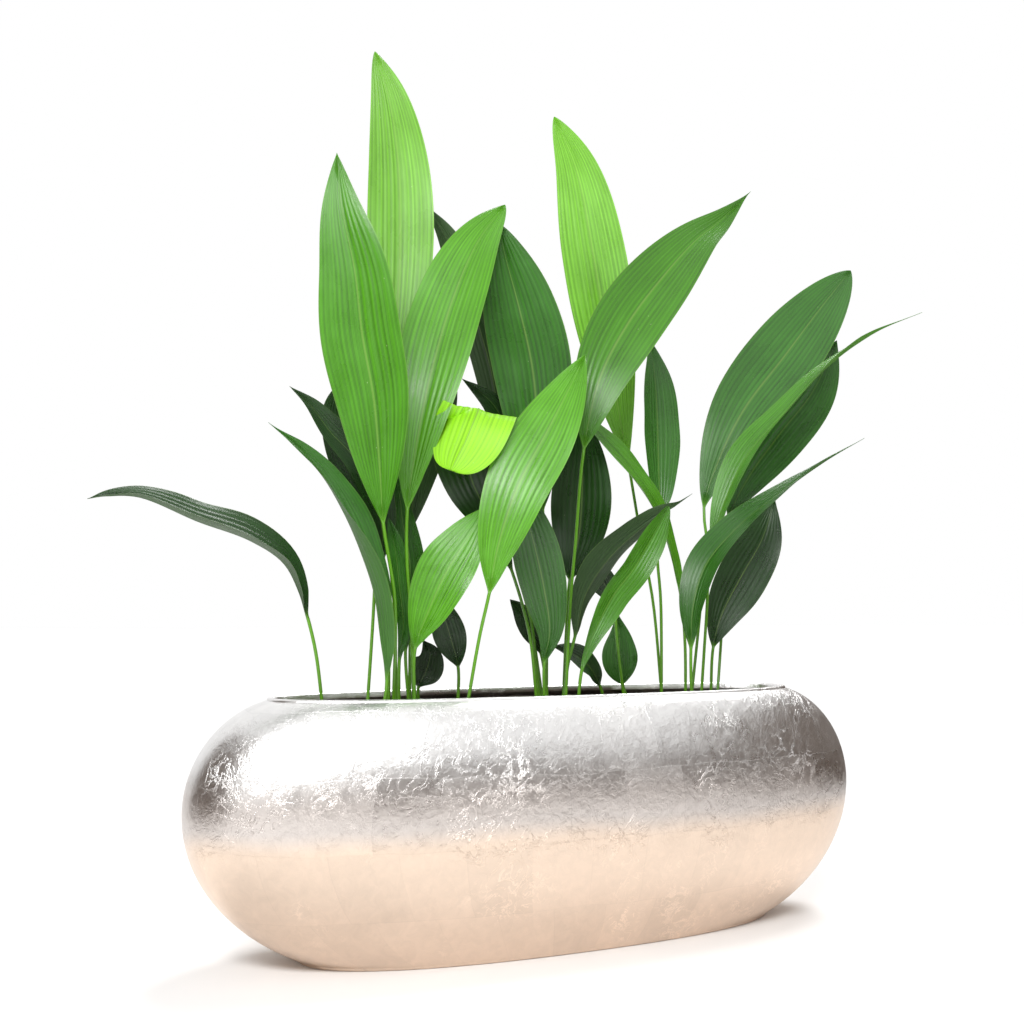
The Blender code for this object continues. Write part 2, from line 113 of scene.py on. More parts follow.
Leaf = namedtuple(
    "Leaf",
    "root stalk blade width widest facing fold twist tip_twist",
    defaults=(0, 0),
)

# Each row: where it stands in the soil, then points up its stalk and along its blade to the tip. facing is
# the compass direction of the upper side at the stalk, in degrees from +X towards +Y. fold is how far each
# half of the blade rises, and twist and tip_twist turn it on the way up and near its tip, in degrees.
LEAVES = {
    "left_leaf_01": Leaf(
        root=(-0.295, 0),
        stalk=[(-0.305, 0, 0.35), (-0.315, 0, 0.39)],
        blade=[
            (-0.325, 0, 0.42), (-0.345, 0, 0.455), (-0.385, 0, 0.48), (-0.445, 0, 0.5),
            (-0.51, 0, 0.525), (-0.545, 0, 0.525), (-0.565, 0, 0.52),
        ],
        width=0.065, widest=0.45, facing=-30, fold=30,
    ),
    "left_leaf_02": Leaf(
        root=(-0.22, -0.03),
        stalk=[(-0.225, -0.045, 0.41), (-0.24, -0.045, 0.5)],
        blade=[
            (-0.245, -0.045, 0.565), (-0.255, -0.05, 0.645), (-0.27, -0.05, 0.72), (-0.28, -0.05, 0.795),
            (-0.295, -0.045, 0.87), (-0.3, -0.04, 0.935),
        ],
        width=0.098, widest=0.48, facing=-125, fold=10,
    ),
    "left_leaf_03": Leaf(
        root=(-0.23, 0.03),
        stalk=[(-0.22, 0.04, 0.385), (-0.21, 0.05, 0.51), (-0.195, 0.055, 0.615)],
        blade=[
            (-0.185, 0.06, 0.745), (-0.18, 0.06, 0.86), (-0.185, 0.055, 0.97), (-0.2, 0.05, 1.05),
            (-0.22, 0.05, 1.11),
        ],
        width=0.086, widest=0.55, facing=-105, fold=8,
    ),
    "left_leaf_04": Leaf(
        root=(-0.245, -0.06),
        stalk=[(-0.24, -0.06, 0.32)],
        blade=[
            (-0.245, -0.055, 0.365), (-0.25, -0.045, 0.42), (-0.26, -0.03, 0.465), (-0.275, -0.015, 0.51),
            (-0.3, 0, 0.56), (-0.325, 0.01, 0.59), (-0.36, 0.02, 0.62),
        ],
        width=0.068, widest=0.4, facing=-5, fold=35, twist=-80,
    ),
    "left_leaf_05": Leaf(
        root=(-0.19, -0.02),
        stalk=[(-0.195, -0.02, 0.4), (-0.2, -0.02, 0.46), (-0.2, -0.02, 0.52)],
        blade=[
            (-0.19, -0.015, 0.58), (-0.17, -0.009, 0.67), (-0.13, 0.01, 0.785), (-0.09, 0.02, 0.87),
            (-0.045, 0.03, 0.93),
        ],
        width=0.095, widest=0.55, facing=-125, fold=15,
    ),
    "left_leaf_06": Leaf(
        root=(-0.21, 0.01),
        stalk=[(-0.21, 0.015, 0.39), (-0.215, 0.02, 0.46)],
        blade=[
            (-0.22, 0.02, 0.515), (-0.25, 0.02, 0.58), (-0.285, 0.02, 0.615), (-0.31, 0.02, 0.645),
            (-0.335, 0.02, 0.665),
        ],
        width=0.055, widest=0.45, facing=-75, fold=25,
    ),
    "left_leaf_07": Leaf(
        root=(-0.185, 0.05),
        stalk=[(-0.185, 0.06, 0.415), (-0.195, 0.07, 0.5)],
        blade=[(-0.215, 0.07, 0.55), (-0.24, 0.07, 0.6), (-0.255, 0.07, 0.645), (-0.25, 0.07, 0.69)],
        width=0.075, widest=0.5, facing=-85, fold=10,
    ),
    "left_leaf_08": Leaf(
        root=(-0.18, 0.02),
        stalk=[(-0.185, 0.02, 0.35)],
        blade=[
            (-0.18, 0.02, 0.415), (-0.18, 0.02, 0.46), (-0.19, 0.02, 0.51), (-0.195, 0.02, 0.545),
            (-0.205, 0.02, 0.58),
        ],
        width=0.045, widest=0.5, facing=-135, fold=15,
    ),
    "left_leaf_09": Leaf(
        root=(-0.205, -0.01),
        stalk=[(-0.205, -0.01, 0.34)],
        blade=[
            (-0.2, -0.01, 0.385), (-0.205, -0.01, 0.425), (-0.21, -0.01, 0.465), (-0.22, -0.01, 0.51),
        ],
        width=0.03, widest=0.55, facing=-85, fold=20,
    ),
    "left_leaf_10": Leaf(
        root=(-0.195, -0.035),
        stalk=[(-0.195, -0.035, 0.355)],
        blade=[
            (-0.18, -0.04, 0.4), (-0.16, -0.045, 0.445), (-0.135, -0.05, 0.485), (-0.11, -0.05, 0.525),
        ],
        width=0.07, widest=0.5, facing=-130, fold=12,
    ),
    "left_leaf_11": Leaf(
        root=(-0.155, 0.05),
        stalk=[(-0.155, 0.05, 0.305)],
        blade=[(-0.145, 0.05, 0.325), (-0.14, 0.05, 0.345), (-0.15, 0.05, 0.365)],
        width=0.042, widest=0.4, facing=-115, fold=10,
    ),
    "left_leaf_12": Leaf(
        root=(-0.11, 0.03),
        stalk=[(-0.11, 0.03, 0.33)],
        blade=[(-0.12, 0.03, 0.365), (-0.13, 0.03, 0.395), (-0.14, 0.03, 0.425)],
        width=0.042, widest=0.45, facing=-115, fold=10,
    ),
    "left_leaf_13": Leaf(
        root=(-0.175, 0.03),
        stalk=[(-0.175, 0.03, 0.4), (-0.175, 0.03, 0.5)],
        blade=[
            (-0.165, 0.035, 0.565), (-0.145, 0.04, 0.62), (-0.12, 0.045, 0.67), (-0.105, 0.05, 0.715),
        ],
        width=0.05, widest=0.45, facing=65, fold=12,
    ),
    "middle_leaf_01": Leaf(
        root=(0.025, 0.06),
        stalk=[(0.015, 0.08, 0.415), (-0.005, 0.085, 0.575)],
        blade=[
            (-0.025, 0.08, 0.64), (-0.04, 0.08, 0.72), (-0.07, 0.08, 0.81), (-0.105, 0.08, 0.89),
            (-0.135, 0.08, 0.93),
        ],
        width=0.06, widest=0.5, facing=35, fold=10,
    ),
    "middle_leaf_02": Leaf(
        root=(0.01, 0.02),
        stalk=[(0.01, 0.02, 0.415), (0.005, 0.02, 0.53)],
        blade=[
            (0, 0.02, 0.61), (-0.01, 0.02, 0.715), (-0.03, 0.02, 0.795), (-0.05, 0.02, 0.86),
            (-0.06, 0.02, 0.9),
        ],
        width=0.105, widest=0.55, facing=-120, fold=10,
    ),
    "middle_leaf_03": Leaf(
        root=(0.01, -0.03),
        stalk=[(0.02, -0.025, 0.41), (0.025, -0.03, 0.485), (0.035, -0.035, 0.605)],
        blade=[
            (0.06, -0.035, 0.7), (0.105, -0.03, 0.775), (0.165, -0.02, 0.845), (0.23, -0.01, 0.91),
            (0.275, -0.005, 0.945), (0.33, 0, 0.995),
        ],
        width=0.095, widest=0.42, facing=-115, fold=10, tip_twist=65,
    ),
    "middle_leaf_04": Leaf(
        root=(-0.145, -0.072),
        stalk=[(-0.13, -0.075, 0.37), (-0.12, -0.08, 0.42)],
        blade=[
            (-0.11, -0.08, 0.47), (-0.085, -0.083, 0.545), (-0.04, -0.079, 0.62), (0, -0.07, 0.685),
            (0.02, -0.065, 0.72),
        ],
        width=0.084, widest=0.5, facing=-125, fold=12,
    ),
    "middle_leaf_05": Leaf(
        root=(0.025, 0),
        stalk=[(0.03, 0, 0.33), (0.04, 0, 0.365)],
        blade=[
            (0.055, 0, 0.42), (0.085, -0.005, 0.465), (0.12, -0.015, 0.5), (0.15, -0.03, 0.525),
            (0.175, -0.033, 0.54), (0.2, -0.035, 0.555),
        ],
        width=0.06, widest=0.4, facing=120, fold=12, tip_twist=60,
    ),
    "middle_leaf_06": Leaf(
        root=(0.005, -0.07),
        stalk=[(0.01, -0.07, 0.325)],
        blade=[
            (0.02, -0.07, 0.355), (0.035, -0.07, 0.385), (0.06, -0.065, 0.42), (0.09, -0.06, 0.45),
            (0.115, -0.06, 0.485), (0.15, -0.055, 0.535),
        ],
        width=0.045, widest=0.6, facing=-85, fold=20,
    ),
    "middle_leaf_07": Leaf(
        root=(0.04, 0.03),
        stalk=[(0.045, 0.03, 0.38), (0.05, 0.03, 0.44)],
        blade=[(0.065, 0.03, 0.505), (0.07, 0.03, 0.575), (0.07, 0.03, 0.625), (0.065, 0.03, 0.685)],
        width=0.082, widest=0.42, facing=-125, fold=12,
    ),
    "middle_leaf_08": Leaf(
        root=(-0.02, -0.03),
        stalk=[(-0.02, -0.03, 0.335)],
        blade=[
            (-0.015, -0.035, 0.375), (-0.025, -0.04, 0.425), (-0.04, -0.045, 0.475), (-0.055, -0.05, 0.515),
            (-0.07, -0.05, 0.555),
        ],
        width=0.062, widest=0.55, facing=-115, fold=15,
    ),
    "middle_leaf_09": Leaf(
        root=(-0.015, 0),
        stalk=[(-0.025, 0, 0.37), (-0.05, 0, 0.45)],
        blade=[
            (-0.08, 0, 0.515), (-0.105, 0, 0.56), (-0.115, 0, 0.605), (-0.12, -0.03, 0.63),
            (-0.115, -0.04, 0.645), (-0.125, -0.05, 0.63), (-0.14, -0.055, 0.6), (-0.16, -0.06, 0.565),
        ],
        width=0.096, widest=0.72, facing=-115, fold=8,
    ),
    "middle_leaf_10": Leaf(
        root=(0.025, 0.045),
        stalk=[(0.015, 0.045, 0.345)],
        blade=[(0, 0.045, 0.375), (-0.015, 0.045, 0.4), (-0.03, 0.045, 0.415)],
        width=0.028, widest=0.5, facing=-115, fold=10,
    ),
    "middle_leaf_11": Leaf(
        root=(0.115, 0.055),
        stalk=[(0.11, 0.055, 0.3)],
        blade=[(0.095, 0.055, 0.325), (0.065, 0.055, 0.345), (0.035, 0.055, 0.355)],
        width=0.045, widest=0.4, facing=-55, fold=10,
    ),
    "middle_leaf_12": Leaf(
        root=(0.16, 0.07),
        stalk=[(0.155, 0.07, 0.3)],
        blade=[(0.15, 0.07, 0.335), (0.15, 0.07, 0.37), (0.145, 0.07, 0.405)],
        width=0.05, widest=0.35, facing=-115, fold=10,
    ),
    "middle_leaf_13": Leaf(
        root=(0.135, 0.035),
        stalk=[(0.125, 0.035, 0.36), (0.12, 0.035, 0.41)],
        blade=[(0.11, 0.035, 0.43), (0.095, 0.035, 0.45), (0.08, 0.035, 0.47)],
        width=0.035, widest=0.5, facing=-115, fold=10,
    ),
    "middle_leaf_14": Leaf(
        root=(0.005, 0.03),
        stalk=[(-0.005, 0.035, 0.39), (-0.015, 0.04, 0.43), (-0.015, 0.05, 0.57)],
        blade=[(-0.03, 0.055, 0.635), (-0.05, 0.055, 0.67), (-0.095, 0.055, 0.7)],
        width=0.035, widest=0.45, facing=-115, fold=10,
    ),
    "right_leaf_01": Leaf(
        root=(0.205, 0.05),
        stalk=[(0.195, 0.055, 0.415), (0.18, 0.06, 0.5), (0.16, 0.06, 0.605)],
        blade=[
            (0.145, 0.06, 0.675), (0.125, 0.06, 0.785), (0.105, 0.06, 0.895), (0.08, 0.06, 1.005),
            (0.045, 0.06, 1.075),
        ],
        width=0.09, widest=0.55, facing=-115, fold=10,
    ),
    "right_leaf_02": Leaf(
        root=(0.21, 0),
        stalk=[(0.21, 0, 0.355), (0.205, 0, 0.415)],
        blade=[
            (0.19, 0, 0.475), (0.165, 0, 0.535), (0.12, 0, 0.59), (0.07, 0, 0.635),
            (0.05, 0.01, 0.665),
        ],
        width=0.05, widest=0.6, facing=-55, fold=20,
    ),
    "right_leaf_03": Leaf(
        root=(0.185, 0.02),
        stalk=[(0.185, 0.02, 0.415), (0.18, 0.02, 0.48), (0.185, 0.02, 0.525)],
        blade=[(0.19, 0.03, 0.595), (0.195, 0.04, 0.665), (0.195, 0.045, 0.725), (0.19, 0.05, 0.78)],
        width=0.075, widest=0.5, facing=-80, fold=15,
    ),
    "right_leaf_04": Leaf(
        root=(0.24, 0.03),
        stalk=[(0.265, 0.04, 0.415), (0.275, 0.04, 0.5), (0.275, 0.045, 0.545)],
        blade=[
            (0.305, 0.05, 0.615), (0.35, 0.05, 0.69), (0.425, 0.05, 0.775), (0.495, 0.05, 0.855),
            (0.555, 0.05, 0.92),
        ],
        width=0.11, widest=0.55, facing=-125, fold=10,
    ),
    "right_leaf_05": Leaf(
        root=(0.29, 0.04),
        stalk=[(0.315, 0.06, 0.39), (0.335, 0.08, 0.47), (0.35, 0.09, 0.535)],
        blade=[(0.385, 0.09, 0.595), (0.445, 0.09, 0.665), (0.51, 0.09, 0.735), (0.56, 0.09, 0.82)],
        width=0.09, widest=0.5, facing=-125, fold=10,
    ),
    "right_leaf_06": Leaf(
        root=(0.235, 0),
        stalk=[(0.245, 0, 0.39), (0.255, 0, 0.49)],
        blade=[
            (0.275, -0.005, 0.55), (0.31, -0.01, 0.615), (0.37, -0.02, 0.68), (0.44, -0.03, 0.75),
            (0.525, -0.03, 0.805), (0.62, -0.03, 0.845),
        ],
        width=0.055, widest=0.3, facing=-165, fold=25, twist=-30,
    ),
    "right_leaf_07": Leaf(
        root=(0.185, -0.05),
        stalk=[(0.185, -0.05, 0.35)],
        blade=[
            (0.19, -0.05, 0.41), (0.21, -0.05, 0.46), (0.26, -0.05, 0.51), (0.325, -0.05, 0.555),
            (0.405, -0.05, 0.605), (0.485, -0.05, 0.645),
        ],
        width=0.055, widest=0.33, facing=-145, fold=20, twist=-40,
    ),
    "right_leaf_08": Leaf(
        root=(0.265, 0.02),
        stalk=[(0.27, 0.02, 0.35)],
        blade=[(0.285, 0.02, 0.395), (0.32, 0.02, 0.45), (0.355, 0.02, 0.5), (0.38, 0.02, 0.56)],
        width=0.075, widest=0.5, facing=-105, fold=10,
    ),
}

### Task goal
Of the lines above, copy each that contains "from".

### The response
The Blender code for this object continues. Write part 2, from line 113 of scene.py on. More parts follow.
# the compass direction of the upper side at the stalk, in degrees from +X towards +Y. fold is how far each